#### SOURCE DATA ####

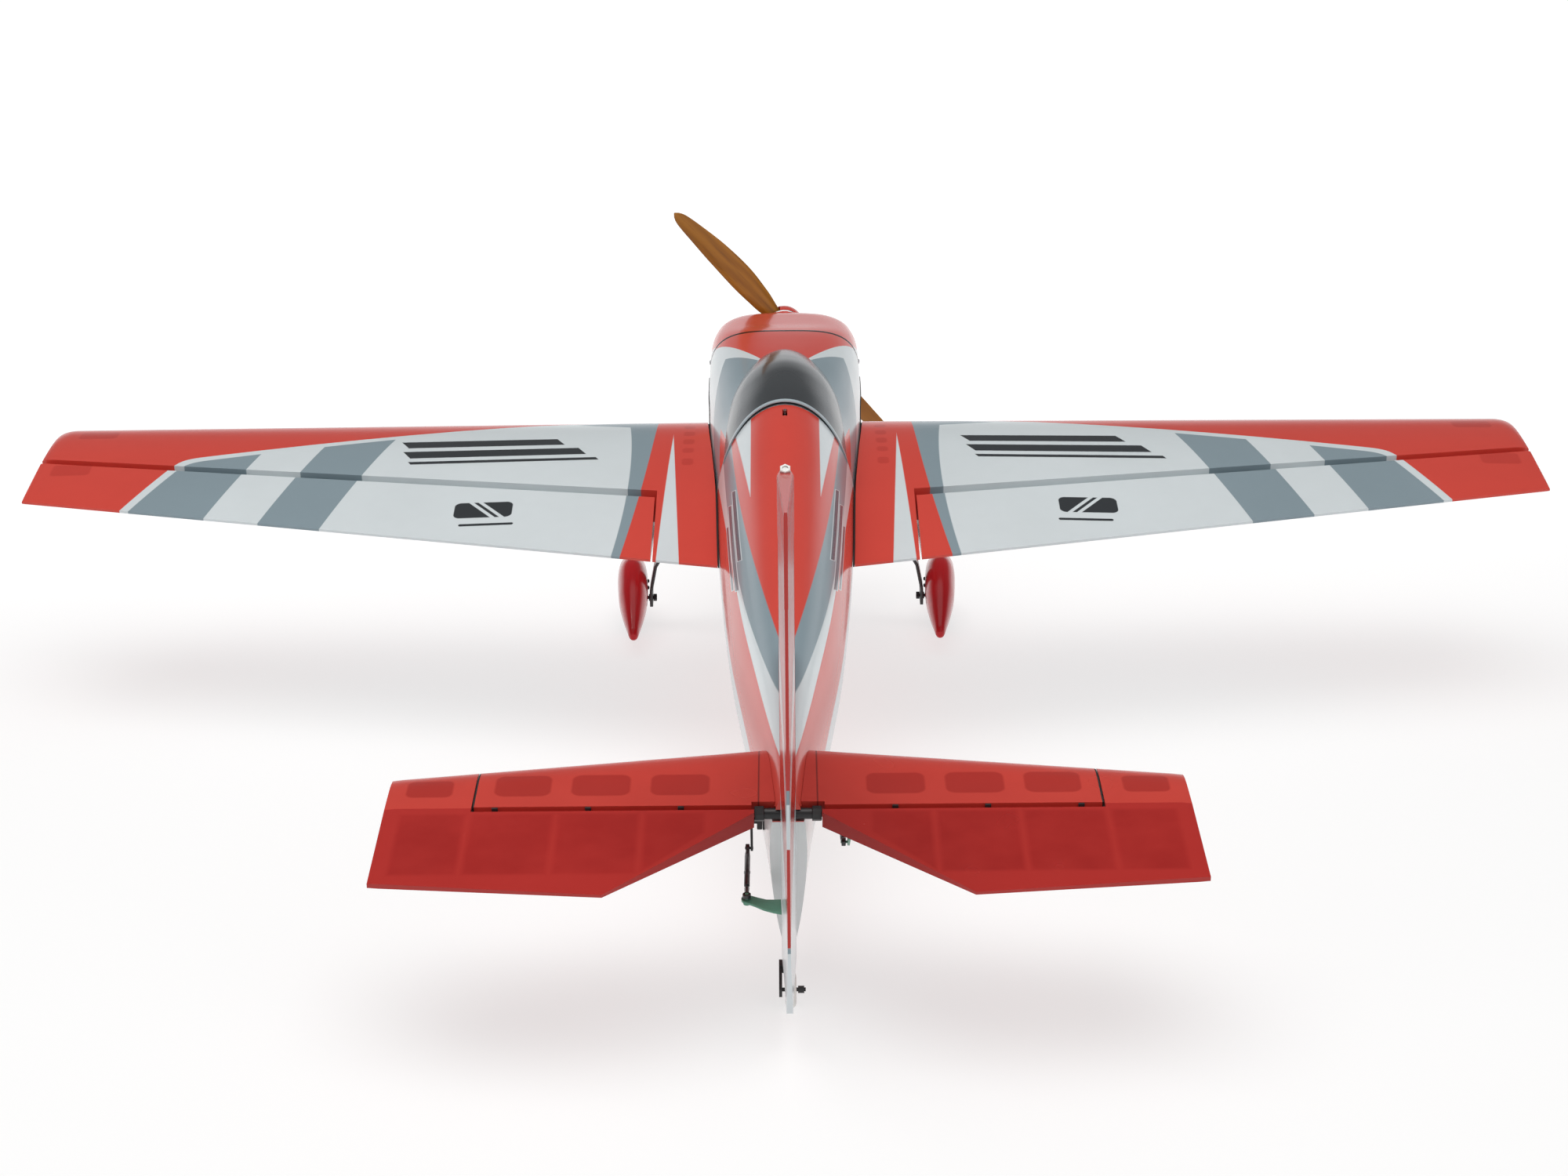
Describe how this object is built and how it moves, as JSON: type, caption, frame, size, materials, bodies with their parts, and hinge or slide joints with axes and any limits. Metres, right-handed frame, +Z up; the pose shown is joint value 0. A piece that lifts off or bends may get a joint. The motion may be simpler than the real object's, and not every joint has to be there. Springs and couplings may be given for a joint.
{
  "type": "radio-controlled aeroplane",
  "caption": "Low tail-dragger aerobatic model aeroplane with hinged control surfaces, push rods, wooden propeller, lift-off canopy hatch and faired wheels.",
  "frame": {"origin": "bottom centre of the bounding box, on the ground under the fuselage", "axes": "+X to port along the span, -Y towards the nose, +Z up; the aeroplane stands on its three wheels, so its long axis is nose-up by 8.5 degrees"},
  "size_m": [1.6, 1.4203, 0.4629],
  "materials": {
    "fuselage_film": "glossy covering film: red top, white and grey sides",
    "hatch_film": "glossy white, grey and red covering film",
    "wing_film": "glossy covering film, red edges and white, grey panels",
    "tail_film": "glossy red covering film over an open frame",
    "rudder_film": "glossy white film with red and grey edge bands",
    "cowl_paint": "glossy red painted moulding",
    "pant_paint": "glossy red painted moulding",
    "canopy_tint": "smoke grey clear moulding",
    "prop_wood": "varnished wood",
    "carbon": "satin black carbon fibre",
    "black_plastic": "black moulded plastic",
    "white_plastic": "white moulded plastic",
    "glass_epoxy": "green glass and epoxy board",
    "plywood": "bare plywood",
    "rubber": "black rubber",
    "steel": "plain steel",
    "aluminium": "machined aluminium",
    "battery_wrap": "blue shrink wrap"
  },
  "bodies": {
    "airframe": {"fuselage": "fuselage_film", "fin": "tail_film", "cowl": "cowl_paint", "firewall": "plywood", "motor_mount": "aluminium", "motor_stator": "aluminium", "wing_left": "wing_film", "wing_right": "wing_film", "wing_tube": "carbon", "stabilizer_left": "tail_film", "stabilizer_right": "tail_film", "stabilizer_tube": "carbon", "main_gear": "carbon", "axle_left": "steel", "axle_right": "steel", "wheel_pant_left": "pant_paint", "wheel_pant_right": "pant_paint", "tail_gear_leaf": "aluminium", "aileron_servo_left": "black_plastic", "aileron_servo_right": "black_plastic", "elevator_servo": "black_plastic", "rudder_servo": "black_plastic", "battery_tray": "plywood", "battery": "battery_wrap", "speed_controller": "black_plastic", "receiver": "white_plastic", "receiver_shelf": "plywood"},
    "propeller_unit": {"propeller": "prop_wood", "spinner": "cowl_paint", "spinner_backplate": "aluminium", "prop_nut": "steel", "motor_rotor": "black_plastic"},
    "hatch_unit": {"hatch": "hatch_film", "canopy": "canopy_tint"},
    "hatch_latch": {"hatch_latch": "steel"},
    "aileron_left": {"aileron_left": "wing_film", "aileron_horn_left": "glass_epoxy"},
    "aileron_right": {"aileron_right": "wing_film", "aileron_horn_right": "glass_epoxy"},
    "aileron_servo_arm_left": {"aileron_servo_arm_left": "black_plastic"},
    "aileron_servo_arm_right": {"aileron_servo_arm_right": "black_plastic"},
    "aileron_pushrod_left": {"aileron_pushrod_left": "carbon"},
    "aileron_pushrod_right": {"aileron_pushrod_right": "carbon"},
    "elevator": {"elevator_left": "tail_film", "elevator_right": "tail_film", "elevator_joiner": "black_plastic", "elevator_horn": "glass_epoxy"},
    "elevator_servo_arm": {"elevator_servo_arm": "black_plastic"},
    "elevator_pushrod": {"elevator_pushrod": "carbon"},
    "rudder": {"rudder": "rudder_film", "rudder_horn": "glass_epoxy", "rudder_top_nut": "white_plastic"},
    "rudder_servo_arm": {"rudder_servo_arm": "black_plastic"},
    "rudder_pushrod": {"rudder_pushrod": "carbon"},
    "wheel_left": {"wheel_left": "white_plastic", "tyre_left": "rubber"},
    "wheel_right": {"wheel_right": "white_plastic", "tyre_right": "rubber"},
    "tail_fork": {"tail_fork": "carbon"},
    "tail_wheel": {"tail_wheel": "rubber"}
  },
  "joints": [
    {"name": "propeller_spin", "type": "hinge", "parent": "airframe", "child": "propeller_unit", "pos_m": [0, -0.66912, 0.31528], "axis": [0, -0.9889, 0.1485], "continuous": true},
    {"name": "hatch_lift", "type": "slide", "parent": "airframe", "child": "hatch_unit", "axis": [0, 0.1485, 0.9889], "range_m": [0, 0.12]},
    {"name": "latch_slide", "type": "slide", "parent": "airframe", "child": "hatch_latch", "axis": [0, 0.9889, -0.1485], "range_m": [0, 0.008], "stiffness_N_per_m": 60},
    {"name": "aileron_left_hinge", "type": "hinge", "parent": "airframe", "child": "aileron_left", "pos_m": [0.135, -0.17803, 0.22538], "axis": [0.9857, -0.1664, 0.025], "range_deg": [-28, 28]},
    {"name": "aileron_right_hinge", "type": "hinge", "parent": "airframe", "child": "aileron_right", "pos_m": [-0.135, -0.17803, 0.22538], "axis": [0.9857, 0.1664, -0.025], "range_deg": [-28, 28]},
    {"name": "aileron_servo_left_turn", "type": "hinge", "parent": "airframe", "child": "aileron_servo_arm_left", "pos_m": [0.35296, -0.27686, 0.22758], "axis": [0.9857, -0.1664, 0.025], "range_deg": [-28, 28]},
    {"name": "aileron_rod_left_turn", "type": "hinge", "parent": "aileron_servo_arm_left", "child": "aileron_pushrod_left", "pos_m": [0.35631, -0.28136, 0.20145], "axis": [0.9857, -0.1664, 0.025], "range_deg": [-28, 28]},
    {"name": "aileron_servo_right_turn", "type": "hinge", "parent": "airframe", "child": "aileron_servo_arm_right", "pos_m": [-0.35296, -0.27686, 0.22758], "axis": [0.9857, 0.1664, -0.025], "range_deg": [-28, 28]},
    {"name": "aileron_rod_right_turn", "type": "hinge", "parent": "aileron_servo_arm_right", "child": "aileron_pushrod_right", "pos_m": [-0.35631, -0.28136, 0.20145], "axis": [0.9857, 0.1664, -0.025], "range_deg": [-28, 28]},
    {"name": "elevator_hinge", "type": "hinge", "parent": "airframe", "child": "elevator", "pos_m": [0, 0.52577, 0.16472], "axis": [1, 0, 0], "range_deg": [-28, 28]},
    {"name": "elevator_servo_turn", "type": "hinge", "parent": "airframe", "child": "elevator_servo_arm", "pos_m": [-0.0405, 0.44183, 0.14446], "axis": [1, 0, 0], "range_deg": [-28, 28]},
    {"name": "elevator_rod_turn", "type": "hinge", "parent": "elevator_servo_arm", "child": "elevator_pushrod", "pos_m": [-0.044, 0.43789, 0.11825], "axis": [1, 0, 0], "range_deg": [-28, 28]},
    {"name": "rudder_hinge", "type": "hinge", "parent": "airframe", "child": "rudder", "pos_m": [0, 0.51228, 0.03782], "axis": [0, 0.1485, 0.9889], "range_deg": [-28, 28]},
    {"name": "rudder_servo_turn", "type": "hinge", "parent": "airframe", "child": "rudder_servo_arm", "pos_m": [0.0301, 0.46517, 0.13489], "axis": [1, 0, 0], "range_deg": [-36, 36]},
    {"name": "rudder_rod_turn", "type": "hinge", "parent": "rudder_servo_arm", "child": "rudder_pushrod", "pos_m": [0.0336, 0.46123, 0.10868], "axis": [1, 0, 0], "range_deg": [-36, 36]},
    {"name": "wheel_left_spin", "type": "hinge", "parent": "airframe", "child": "wheel_left", "pos_m": [0.1786, -0.47667, 0.0345], "axis": [1, 0, 0], "continuous": true},
    {"name": "wheel_right_spin", "type": "hinge", "parent": "airframe", "child": "wheel_right", "pos_m": [-0.1786, -0.47667, 0.0345], "axis": [1, 0, 0], "continuous": true},
    {"name": "tail_fork_steer", "type": "hinge", "parent": "airframe", "child": "tail_fork", "pos_m": [0, 0.51099, 0.02587], "axis": [0, 0.1485, 0.9889], "range_deg": [-28, 28]},
    {"name": "tail_wheel_spin", "type": "hinge", "parent": "tail_fork", "child": "tail_wheel", "pos_m": [-0.001, 0.53153, 0.0145], "axis": [1, 0, 0], "continuous": true}
  ],
  "couplings": [
    {"joint": "aileron_right_hinge", "follows": "aileron_left_hinge", "ratio": -1},
    {"joint": "aileron_servo_left_turn", "follows": "aileron_left_hinge", "ratio": 1},
    {"joint": "aileron_rod_left_turn", "follows": "aileron_left_hinge", "ratio": -1},
    {"joint": "aileron_servo_right_turn", "follows": "aileron_left_hinge", "ratio": -1},
    {"joint": "aileron_rod_right_turn", "follows": "aileron_left_hinge", "ratio": 1},
    {"joint": "elevator_servo_turn", "follows": "elevator_hinge", "ratio": 1},
    {"joint": "elevator_rod_turn", "follows": "elevator_hinge", "ratio": -1},
    {"joint": "rudder_servo_turn", "follows": "rudder_hinge", "ratio": 1.268},
    {"joint": "rudder_rod_turn", "follows": "rudder_hinge", "ratio": -1.268},
    {"joint": "tail_fork_steer", "follows": "rudder_hinge", "ratio": 1}
  ]
}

####

WORK TO DO → Lines of the material that contain the word "with" are to be gathered.

FULL SOLUTION →
Describe how this object is built and how it moves, as JSON: type, caption, frame, size, materials, bodies with their parts, and hinge or slide joints with axes and any limits. Metres, right-handed frame, +Z up; the pose shown is joint value 0. A piece that lifts off or bends may get a joint. The motion may be simpler than the real object's, and not every joint has to be there. Springs and couplings may be given for a joint.
  "caption": "Low tail-dragger aerobatic model aeroplane with hinged control surfaces, push rods, wooden propeller, lift-off canopy hatch and faired wheels.",
    "rudder_film": "glossy white film with red and grey edge bands",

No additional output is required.